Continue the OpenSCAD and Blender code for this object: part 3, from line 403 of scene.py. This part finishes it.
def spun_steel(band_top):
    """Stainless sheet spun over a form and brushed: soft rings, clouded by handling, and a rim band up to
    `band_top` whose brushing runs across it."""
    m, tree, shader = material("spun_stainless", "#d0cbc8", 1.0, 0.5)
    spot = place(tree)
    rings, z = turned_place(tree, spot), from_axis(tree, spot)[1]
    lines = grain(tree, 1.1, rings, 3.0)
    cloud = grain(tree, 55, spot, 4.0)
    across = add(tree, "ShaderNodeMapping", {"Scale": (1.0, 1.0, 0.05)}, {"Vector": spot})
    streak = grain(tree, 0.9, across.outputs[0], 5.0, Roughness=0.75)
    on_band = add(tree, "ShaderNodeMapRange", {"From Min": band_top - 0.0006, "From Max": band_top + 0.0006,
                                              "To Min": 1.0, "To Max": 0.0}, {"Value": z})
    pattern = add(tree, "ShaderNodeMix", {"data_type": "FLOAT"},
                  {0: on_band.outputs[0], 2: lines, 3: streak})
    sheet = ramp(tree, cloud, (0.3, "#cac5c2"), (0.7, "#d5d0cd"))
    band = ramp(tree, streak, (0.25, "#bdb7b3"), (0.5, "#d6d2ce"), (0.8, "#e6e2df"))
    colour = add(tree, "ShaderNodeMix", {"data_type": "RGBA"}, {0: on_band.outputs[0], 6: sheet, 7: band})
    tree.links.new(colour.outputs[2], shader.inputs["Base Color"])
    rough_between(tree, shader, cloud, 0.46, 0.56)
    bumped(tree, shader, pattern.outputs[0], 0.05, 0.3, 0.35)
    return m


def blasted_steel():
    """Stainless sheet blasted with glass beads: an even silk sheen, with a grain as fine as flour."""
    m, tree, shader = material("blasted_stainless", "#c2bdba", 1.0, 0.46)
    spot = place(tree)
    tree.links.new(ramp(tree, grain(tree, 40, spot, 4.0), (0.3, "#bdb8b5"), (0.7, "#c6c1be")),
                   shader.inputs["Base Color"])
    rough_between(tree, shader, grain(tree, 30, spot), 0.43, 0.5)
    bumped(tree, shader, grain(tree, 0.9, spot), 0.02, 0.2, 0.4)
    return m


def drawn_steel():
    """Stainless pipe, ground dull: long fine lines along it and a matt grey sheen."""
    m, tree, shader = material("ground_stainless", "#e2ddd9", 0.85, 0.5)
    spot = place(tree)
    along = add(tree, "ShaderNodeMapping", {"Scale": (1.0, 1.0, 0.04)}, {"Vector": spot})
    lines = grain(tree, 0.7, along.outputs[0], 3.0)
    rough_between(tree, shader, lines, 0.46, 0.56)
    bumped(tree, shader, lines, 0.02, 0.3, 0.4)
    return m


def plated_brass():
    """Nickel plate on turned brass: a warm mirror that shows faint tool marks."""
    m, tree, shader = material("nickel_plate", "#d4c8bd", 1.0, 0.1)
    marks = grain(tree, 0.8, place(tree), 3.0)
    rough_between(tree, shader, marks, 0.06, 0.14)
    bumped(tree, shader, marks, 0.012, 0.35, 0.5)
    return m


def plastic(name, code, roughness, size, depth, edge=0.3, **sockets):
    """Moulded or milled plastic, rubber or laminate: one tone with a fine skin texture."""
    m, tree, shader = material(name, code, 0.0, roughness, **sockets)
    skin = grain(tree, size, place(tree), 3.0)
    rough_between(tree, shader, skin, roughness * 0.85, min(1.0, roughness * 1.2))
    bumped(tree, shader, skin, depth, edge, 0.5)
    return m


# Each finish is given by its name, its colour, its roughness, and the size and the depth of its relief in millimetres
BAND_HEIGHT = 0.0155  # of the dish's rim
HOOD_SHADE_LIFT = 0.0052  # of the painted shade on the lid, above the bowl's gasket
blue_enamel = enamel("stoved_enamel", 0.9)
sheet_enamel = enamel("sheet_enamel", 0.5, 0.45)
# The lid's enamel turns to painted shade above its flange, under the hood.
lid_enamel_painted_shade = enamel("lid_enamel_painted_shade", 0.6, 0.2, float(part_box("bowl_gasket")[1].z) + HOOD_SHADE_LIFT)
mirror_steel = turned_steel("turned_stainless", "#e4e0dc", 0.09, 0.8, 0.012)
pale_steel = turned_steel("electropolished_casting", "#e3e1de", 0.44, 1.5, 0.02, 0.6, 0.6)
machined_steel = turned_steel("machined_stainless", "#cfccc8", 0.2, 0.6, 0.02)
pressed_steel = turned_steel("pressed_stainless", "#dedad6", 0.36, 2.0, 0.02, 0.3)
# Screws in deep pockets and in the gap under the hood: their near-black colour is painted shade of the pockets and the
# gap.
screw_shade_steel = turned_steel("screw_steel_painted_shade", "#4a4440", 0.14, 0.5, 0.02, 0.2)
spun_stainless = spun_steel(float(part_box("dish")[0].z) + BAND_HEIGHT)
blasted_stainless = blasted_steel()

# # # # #

Work to do
From the first line to the last, please quote the material above exactly.

Task response
Continue the OpenSCAD and Blender code for this object: part 3, from line 403 of scene.py. This part finishes it.
def spun_steel(band_top):
    """Stainless sheet spun over a form and brushed: soft rings, clouded by handling, and a rim band up to
    `band_top` whose brushing runs across it."""
    m, tree, shader = material("spun_stainless", "#d0cbc8", 1.0, 0.5)
    spot = place(tree)
    rings, z = turned_place(tree, spot), from_axis(tree, spot)[1]
    lines = grain(tree, 1.1, rings, 3.0)
    cloud = grain(tree, 55, spot, 4.0)
    across = add(tree, "ShaderNodeMapping", {"Scale": (1.0, 1.0, 0.05)}, {"Vector": spot})
    streak = grain(tree, 0.9, across.outputs[0], 5.0, Roughness=0.75)
    on_band = add(tree, "ShaderNodeMapRange", {"From Min": band_top - 0.0006, "From Max": band_top + 0.0006,
                                              "To Min": 1.0, "To Max": 0.0}, {"Value": z})
    pattern = add(tree, "ShaderNodeMix", {"data_type": "FLOAT"},
                  {0: on_band.outputs[0], 2: lines, 3: streak})
    sheet = ramp(tree, cloud, (0.3, "#cac5c2"), (0.7, "#d5d0cd"))
    band = ramp(tree, streak, (0.25, "#bdb7b3"), (0.5, "#d6d2ce"), (0.8, "#e6e2df"))
    colour = add(tree, "ShaderNodeMix", {"data_type": "RGBA"}, {0: on_band.outputs[0], 6: sheet, 7: band})
    tree.links.new(colour.outputs[2], shader.inputs["Base Color"])
    rough_between(tree, shader, cloud, 0.46, 0.56)
    bumped(tree, shader, pattern.outputs[0], 0.05, 0.3, 0.35)
    return m


def blasted_steel():
    """Stainless sheet blasted with glass beads: an even silk sheen, with a grain as fine as flour."""
    m, tree, shader = material("blasted_stainless", "#c2bdba", 1.0, 0.46)
    spot = place(tree)
    tree.links.new(ramp(tree, grain(tree, 40, spot, 4.0), (0.3, "#bdb8b5"), (0.7, "#c6c1be")),
                   shader.inputs["Base Color"])
    rough_between(tree, shader, grain(tree, 30, spot), 0.43, 0.5)
    bumped(tree, shader, grain(tree, 0.9, spot), 0.02, 0.2, 0.4)
    return m


def drawn_steel():
    """Stainless pipe, ground dull: long fine lines along it and a matt grey sheen."""
    m, tree, shader = material("ground_stainless", "#e2ddd9", 0.85, 0.5)
    spot = place(tree)
    along = add(tree, "ShaderNodeMapping", {"Scale": (1.0, 1.0, 0.04)}, {"Vector": spot})
    lines = grain(tree, 0.7, along.outputs[0], 3.0)
    rough_between(tree, shader, lines, 0.46, 0.56)
    bumped(tree, shader, lines, 0.02, 0.3, 0.4)
    return m


def plated_brass():
    """Nickel plate on turned brass: a warm mirror that shows faint tool marks."""
    m, tree, shader = material("nickel_plate", "#d4c8bd", 1.0, 0.1)
    marks = grain(tree, 0.8, place(tree), 3.0)
    rough_between(tree, shader, marks, 0.06, 0.14)
    bumped(tree, shader, marks, 0.012, 0.35, 0.5)
    return m


def plastic(name, code, roughness, size, depth, edge=0.3, **sockets):
    """Moulded or milled plastic, rubber or laminate: one tone with a fine skin texture."""
    m, tree, shader = material(name, code, 0.0, roughness, **sockets)
    skin = grain(tree, size, place(tree), 3.0)
    rough_between(tree, shader, skin, roughness * 0.85, min(1.0, roughness * 1.2))
    bumped(tree, shader, skin, depth, edge, 0.5)
    return m


# Each finish is given by its name, its colour, its roughness, and the size and the depth of its relief in millimetres
BAND_HEIGHT = 0.0155  # of the dish's rim
HOOD_SHADE_LIFT = 0.0052  # of the painted shade on the lid, above the bowl's gasket
blue_enamel = enamel("stoved_enamel", 0.9)
sheet_enamel = enamel("sheet_enamel", 0.5, 0.45)
# The lid's enamel turns to painted shade above its flange, under the hood.
lid_enamel_painted_shade = enamel("lid_enamel_painted_shade", 0.6, 0.2, float(part_box("bowl_gasket")[1].z) + HOOD_SHADE_LIFT)
mirror_steel = turned_steel("turned_stainless", "#e4e0dc", 0.09, 0.8, 0.012)
pale_steel = turned_steel("electropolished_casting", "#e3e1de", 0.44, 1.5, 0.02, 0.6, 0.6)
machined_steel = turned_steel("machined_stainless", "#cfccc8", 0.2, 0.6, 0.02)
pressed_steel = turned_steel("pressed_stainless", "#dedad6", 0.36, 2.0, 0.02, 0.3)
# Screws in deep pockets and in the gap under the hood: their near-black colour is painted shade of the pockets and the
# gap.
screw_shade_steel = turned_steel("screw_steel_painted_shade", "#4a4440", 0.14, 0.5, 0.02, 0.2)
spun_stainless = spun_steel(float(part_box("dish")[0].z) + BAND_HEIGHT)
blasted_stainless = blasted_steel()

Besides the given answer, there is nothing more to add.